Command (m for help): a                     
   (specify a bootable partition)
Partition number (1-12): 1                  
   (specify partition 1 as bootable)

After defining a partition using k or m to specify kilobytes or megabytes, run p to check for the ending cylinder. Do this before defining the next contiguous partition so that you do not waste space or have any overlap. After setting up all the partitions and exiting from fdisk with a w command, make a filesystem (mkfs, page 397) on each partition that is to hold a filesystem (not swap). Use mkswap (page 435) to create a swap partition. You can use e2label (page 396) to label partitions.

Setting Up a Dual-Boot System

A dual-boot system is one that can boot one of two operating systems. Dual-boot in this section refers to a system that can boot Windows or Linux. The biggest problem in setting up a dual-boot system, assuming you want to add Linux to a Windows system, is finding disk space for Linux. The Linux+WindowsNT mini-HOWTO covers installing Linux first and Windows NT second or the other way around. The next section discusses several ways to create the needed space.

Creating Free Space on a Windows System

Typically, you install Red Hat Linux in free space on a hard disk.

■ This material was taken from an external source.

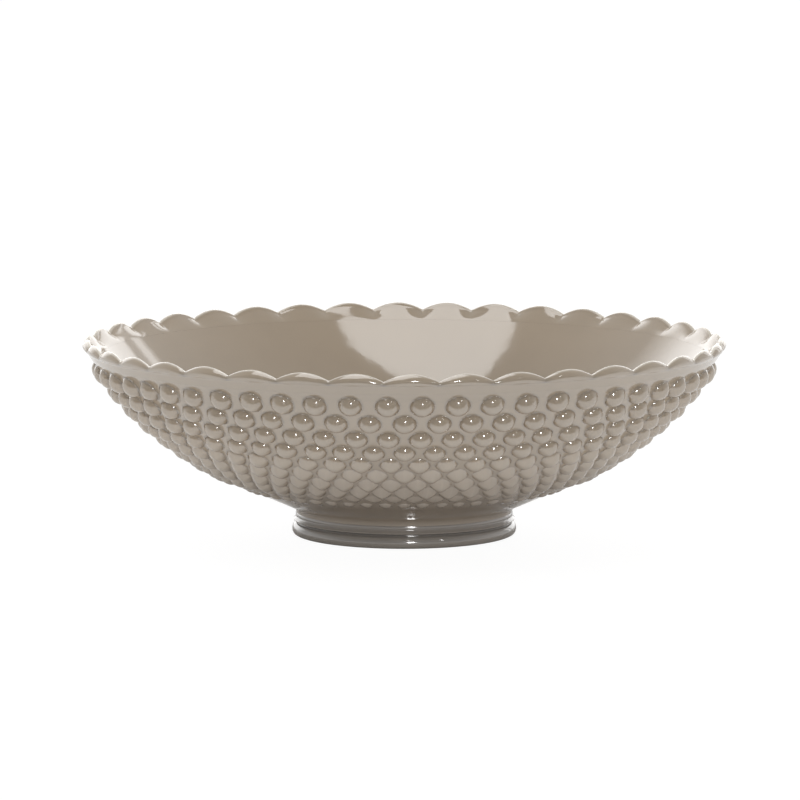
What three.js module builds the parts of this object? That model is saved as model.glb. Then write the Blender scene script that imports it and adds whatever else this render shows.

In order to add Red Hat Linux to a Windows system, you must provide enough free space (refer to "Disk space" on page 25) on a hard disk that already contains Windows. There are several ways to provide/create free space. Following are some ways, from easiest to most difficult:

If there is sufficient free space on the Windows disk, you can install Linux there. This technique is best, but there is rarely enough free space on an installed hard disk.

Add another disk drive to the system and install Linux on the new disk, which contains only free space. This technique is very easy and clean but requires a new disk drive.

If you can delete a big enough Windows partition, you can install Linux in its place. In order to delete a Windows partition, you must have multiple partitions under Windows and be willing to lose any data in the partition you delete. In many cases, you can move the data from the partition you delete to another Windows partition.

Once you are sure a partition contains no useful information, you can use Disk Druid to delete it when you install Linux: From the Disk Partition screen (page 49), choose to partition the disk with Disk Druid manually, highlight the partition you want to delete, and click the Delete button. After deleting the partition, you can install Red Hat Linux in the free space left by the partition you removed.

Installing Red Hat Linux as the Second Operating System

After creating enough free space on a Windows system (previous section), start installing Red Hat Linux. When you get to the Disk Partitioning Setup screen (page 49), you must choose manual partitioning if you need to delete a Windows partition. You can choose either automatic or manual partitioning if you already have free space to install Red Hat Linux in. If you partition the disk automatically, choose to keep all partitions and install Red Hat Linux in free space (page 27). If you partition the disk manually, use Disk Druid (page 53) to delete the appropriate Windows partition if necessary and create the Red Hat Linux partitions in the free space. When you boot, you will be able to choose which operating system you want to run.